Benjamin Guggenheim from James Cameron’s Titanic: “We are dressed in our best and are prepared to go down as gentlemen-but we would like a brandy.”

Since this is a 1001 movie blog, I do have to mention James Cameron’s Titanic. Of course, it won countless awards, set box office records and had the now famous Jack and Rose love story, so any criticism I have of it will fall upon deaf ears, I’m sure. Not that I don’t find it a very worthwhile movie, with a pretty amazing recreation of the Titanic disaster. That being said, I found that there were so many stories going from the ship, the relentless focus on the Jack/Rose love story kept me asking what about the other stories from the ship? I mean the film is over three hours long! What about the millionaires? What about more from Mr. Andrews or the Captain? Where is the second class during all this? I would have preferred more of an ensemble piece, sort of like Nashville. That’s it! Robert Altman’s Titanic. Keep Jack and Rose, but just as one of many stories.
Favorite character not named Guggenheim: David Warner as Cal Hockley’s evil ex-policeman bodyguard.

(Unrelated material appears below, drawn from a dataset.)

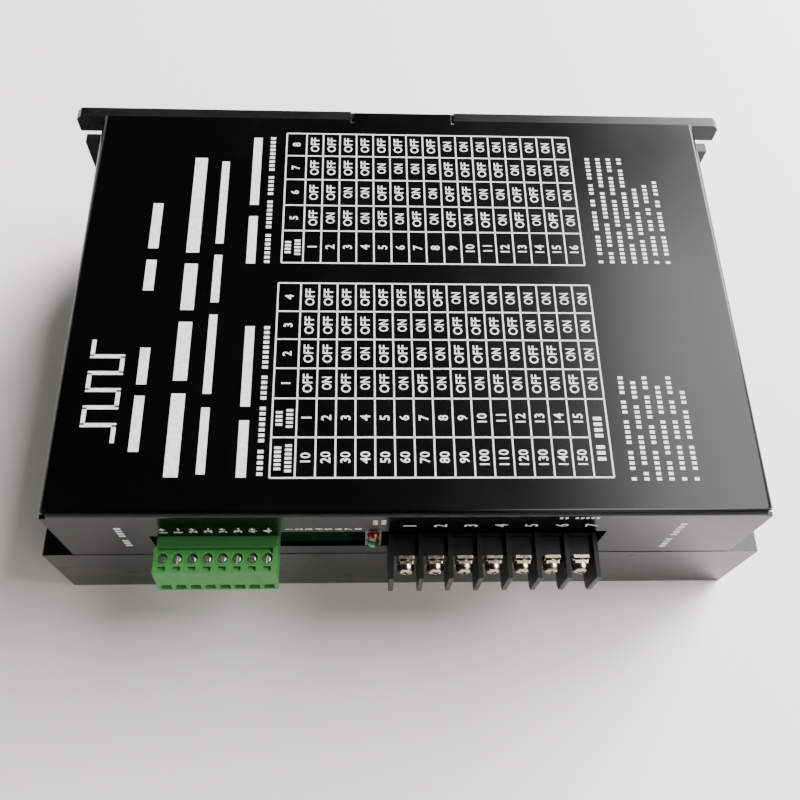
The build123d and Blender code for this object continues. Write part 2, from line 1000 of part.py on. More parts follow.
def mains_fuse():
    x, y = fuse_at
    half = fuse_length / 2
    tube = rod(fuse_r - 0.3, (x - half + 1, y, fuse_level), (x + half - 1, y, fuse_level))
    for side in (-1, 1):
        outer = x + side * half
        tube += rod(fuse_r, (outer, y, fuse_level), (outer - side * fuse_cap, y, fuse_level))
    return tube


def fuse_clip(side):
    x, y = fuse_at
    middle = x + side * (fuse_length - fuse_cap) / 2
    reach = fuse_r + 0.5
    clip = block(middle - 2, middle + 2, y - reach, y + reach, board_top, fuse_level + 1.5)
    clip -= rod(fuse_r + thread_clear, (middle - 3, y, fuse_level), (middle + 3, y, fuse_level))
    mouth = fuse_r * 0.75
    clip -= block(middle - 3, middle + 3, y - mouth, y + mouth, fuse_level, fuse_level + 3)
    return clip


def ring_part(inner_r, outer_r, low, high):
    x, y = choke_at
    outer = rod(outer_r, (x, y, low), (x, y, high))
    return outer - rod(inner_r, (x, y, low - 1), (x, y, high + 1))


choke_low = board_top + choke_wire_t


def choke_core():
    return ring_part(choke_hole_r, choke_r, choke_low, choke_low + choke_h)


def choke_winding(side):
    """One wound arc of the ring, as a sleeve round the core."""
    sleeve = ring_part(
        choke_hole_r - choke_wire_t, choke_r + choke_wire_t, board_top, choke_low + choke_h + choke_wire_t
    )
    sleeve -= ring_part(choke_hole_r, choke_r, choke_low, choke_low + choke_h)
    half = math.radians(choke_arc / 2)
    reach = 3 * choke_r
    x, y = choke_at
    rise = reach * math.sin(half)
    across = reach * math.cos(half)
    corners = ((0, 0), (across, rise), (reach, rise), (reach, -rise), (across, -rise))
    wedge = [(x + side * dx, y + dy, board_top - 1) for dx, dy in corners]
    sector = extrude(make_face(Polyline(*wedge, close=True)), choke_h + 8, dir=(0, 0, 1))
    return sleeve & sector


def transformer_core():
    x, y = core_at
    core = stood_on(x, y, board_top, core_size)
    window_w = (core_size[0] - core_leg) / 2 - core_leg / 2
    window_h = core_size[2] - core_leg
    for side in (-1, 1):
        window_x = x + side * (core_leg + window_w) / 2
        core -= Pos(window_x, y, board_top + core_size[2] / 2) * Box(window_w, core_size[1] + 1, window_h)
    return core


def transformer_coil():
    x, y = core_at
    middle = board_top + core_size[2] / 2
    height = core_size[2] - core_leg - 2 * coil_clear
    coil = Pos(x, y, middle) * Box(coil_w, coil_depth, height)
    coil = fillet(coil.edges().filter_by(Axis.Z), 1.5)
    leg = Pos(x, y, middle) * Box(core_leg + 2 * coil_clear, core_size[1] + 2 * coil_clear, height + 1)
    return coil - leg


def chip_with_legs(x, y, size, count, pitch, four_sides):
    """A moulded chip with gull legs along two or four sides."""
    length, width, height = size
    body = stood_on(x, y, board_top + 0.15, (length, width, height))
    legs = []
    for i in range(count):
        along = (i - (count - 1) / 2) * pitch
        for side in (-1, 1):
            legs.append(stood_on(x + side * (length / 2 + 0.4), y + along, board_top, (1.0, 0.35, 0.6)))
            if four_sides:
                legs.append(stood_on(x + along, y + side * (width / 2 + 0.4), board_top, (0.35, 1.0, 0.6)))
    for leg in legs:
        body += leg
    return body


# Writing the nodes

save("heatsink", heatsink())
save("cover", cover())
corners = [(side, y) for side in (-1, 1) for y in (-bracket_y, bracket_y)]
save("cover_brackets", *[cover_bracket(side, y) for side, y in corners])
cover_screw_length = sheet_t + bracket_gap + bracket_t + 1.0
save(
    "cover_screws",
    *[
        small_screw((side * cover_end, y, cover_screw_z), (side, 0, 0), cover_screw_length, angle=25 * side)
        for side, y in corners
    ],
)
bracket_screw_length = bracket_t + plate_t - 1.0 - screw_end_room
save(
    "bracket_screws",
    *[
        small_screw((bracket_foot_x(side), y, base_top + bracket_t), (0, 0, 1), bracket_screw_length)
        for side, y in corners
    ],
)

save("main_board", main_board())
save("board_standoffs", *[standoff(x, y) for x, y in standoff_spots])
board_screw_length = board_t + standoff_h - 2.0
save(
    "board_screws",
    *[small_screw((x, y, board_top), (0, 0, 1), board_screw_length) for x, y in standoff_spots],
)

save("signal_header", signal_header())
save("header_pins", *[header_pin(x) for x in signal_xs])
save("plug_housing", plug_housing())
save("plug_cages", *[plug_cage(x) for x in signal_xs])
for number, (x, angle) in enumerate(zip(signal_xs, plug_slot_angles), 1):
    save(f"plug_screw_{number}", plug_screw(x, angle))

save("switch_body", switch_body())
for number, x in enumerate(switch_xs, 1):
    save(f"switch_slider_{number}", switch_slider(x))

save("lamp_holder", lamp_holder())
save("green_lamp", lamp(lamp_levels[0]))
save("red_lamp", lamp(lamp_levels[1]))

save("barrier_block", barrier_block())
save("barrier_plates", *[barrier_plate(x) for x in power_xs])
save("barrier_washers", *[barrier_washer(x) for x in power_xs])
for number, (x, angle) in enumerate(zip(power_xs, terminal_cross_angles), 1):
    save(f"barrier_screw_{number}", barrier_screw(x, angle))

save("power_transistors", *[power_transistor(x) for x in transistor_xs])
save("insulating_strip", insulating_strip())
save("clamp_bar", clamp_bar())
save(
    "clamp_screws",
    *[
        small_screw((x, clamp_bar_back - clamp_bar_t, clamp_bar_mid), (0, -1, 0), clamp_screw_length)
        for x in clamp_screw_xs
    ],
)
save("bridge_rectifier", bridge_rectifier())
save("bulk_capacitors", *[bulk_capacitor(x) for x in capacitor_x])
save("inrush_relay", inrush_relay())
save("thermistor", thermistor())
save("mains_fuse", mains_fuse())
save("fuse_clips", fuse_clip(-1), fuse_clip(1))
save("choke_core", choke_core())
save("choke_windings", choke_winding(-1), choke_winding(1))
save("transformer_core", transformer_core())
save("transformer_coil", transformer_coil())
save("control_chip", chip_with_legs(*chip_at, (chip_size, chip_size, chip_t), 11, 0.9, True))
driver_y = board_back - driver_back_inset
save("gate_drivers", *[chip_with_legs(x, driver_y, driver_size, 8, 1.27, False) for x in driver_xs])
coupler_y = board_front + coupler_front_inset
save(
    "optocouplers",
    *[chip_with_legs(x, coupler_y, coupler_size, 2, 2.54, False) for x in signal_xs[::2]],
)
shunt_y = board_back - shunt_back_inset
save("shunt_resistors", *[stood_on(x, shunt_y, board_top, shunt_size) for x in shunt_xs])
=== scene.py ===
import json
import math

import bmesh
import bpy
from mathutils import Matrix, Vector


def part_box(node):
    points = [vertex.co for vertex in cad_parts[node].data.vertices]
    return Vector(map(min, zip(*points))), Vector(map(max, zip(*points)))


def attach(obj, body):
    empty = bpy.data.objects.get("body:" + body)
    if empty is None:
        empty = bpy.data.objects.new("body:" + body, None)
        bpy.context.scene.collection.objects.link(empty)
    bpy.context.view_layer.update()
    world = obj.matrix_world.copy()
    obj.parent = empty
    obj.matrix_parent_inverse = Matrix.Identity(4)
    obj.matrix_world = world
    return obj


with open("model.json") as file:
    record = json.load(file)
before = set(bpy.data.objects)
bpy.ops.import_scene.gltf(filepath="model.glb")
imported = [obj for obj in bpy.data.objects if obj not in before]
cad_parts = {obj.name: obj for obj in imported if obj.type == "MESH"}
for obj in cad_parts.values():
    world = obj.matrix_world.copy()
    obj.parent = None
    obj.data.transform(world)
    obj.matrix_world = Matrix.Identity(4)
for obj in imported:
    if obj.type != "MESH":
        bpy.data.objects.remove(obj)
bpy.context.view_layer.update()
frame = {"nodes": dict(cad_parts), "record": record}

mm = 0.001


# camera

cameraSetup = {
    "place": (-0.013689, -0.138673, 0.276377),
    "turn": (0.45709, -0.04264, -0.01876),
    "lens": 40.655,
    "sensor": 36.0,
    "clip": (0.01, 20.0),
}


def addToScene(item):
    bpy.context.scene.collection.objects.link(item)


def placeCamera(setup):
    data = bpy.data.cameras.new("camera")
    data.lens = setup["lens"]
    data.sensor_width = setup["sensor"]
    data.clip_start, data.clip_end = setup["clip"]
    holder = bpy.data.objects.new("camera", data)
    holder.location = setup["place"]
    holder.rotation_euler = setup["turn"]
    addToScene(holder)
    bpy.context.scene.camera = holder


placeCamera(cameraSetup)
print("camera placed")


# shader maths: a wire is one socket, and sums on wires add their own nodes

class Wire:
    def __init__(self, finish, socket):
        self.finish = finish
        self.socket = socket

    def join(self, operation, first, second):
        return self.finish.add("ShaderNodeMath", {"operation": operation}, {0: first, 1: second})

    def __add__(self, other):
        return self.join("ADD", self, other)

    def __radd__(self, other):
        return self.join("ADD", other, self)

    def __mul__(self, other):
        return self.join("MULTIPLY", self, other)

    def __rmul__(self, other):
        return self.join("MULTIPLY", other, self)

    def __gt__(self, other):
        return self.join("GREATER_THAN", self, other)

    def __lt__(self, other):
        return self.join("LESS_THAN", self, other)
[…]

Benjamin Guggenheim from A Night to Remember
: “We have dressed now in our best and are prepared to go down like gentlemen…If anything should happen to me I would like my wife to know that I behaved decently.”

The 1958 film, A Night to Remember, based on the book by Walter Lord is more of an ensemble piece. The closest thing the film has to a main character is Mr. Lightoller, played by Kenneth More. The funny thing is that one of the criticism distributors in the United States had with this movie is that there wasn’t really a star, (James Cameron made sure with his film that this wouldn’t be an issue) but I agree with the assessment that the ship is the star. Yes, they get some of the technical points wrong, as they didn’t know the boat split in half until years later. That didn’t bother me too much, as the stories on board were still moving.
Favorite character not named Guggenheim: The drunk cook who casually floats to safety on deck chairs and survives none the worse for wear.

And the winner is: A Night to Remember. Yes, you should still see the James Cameron film, but let us remember A Night to Remember.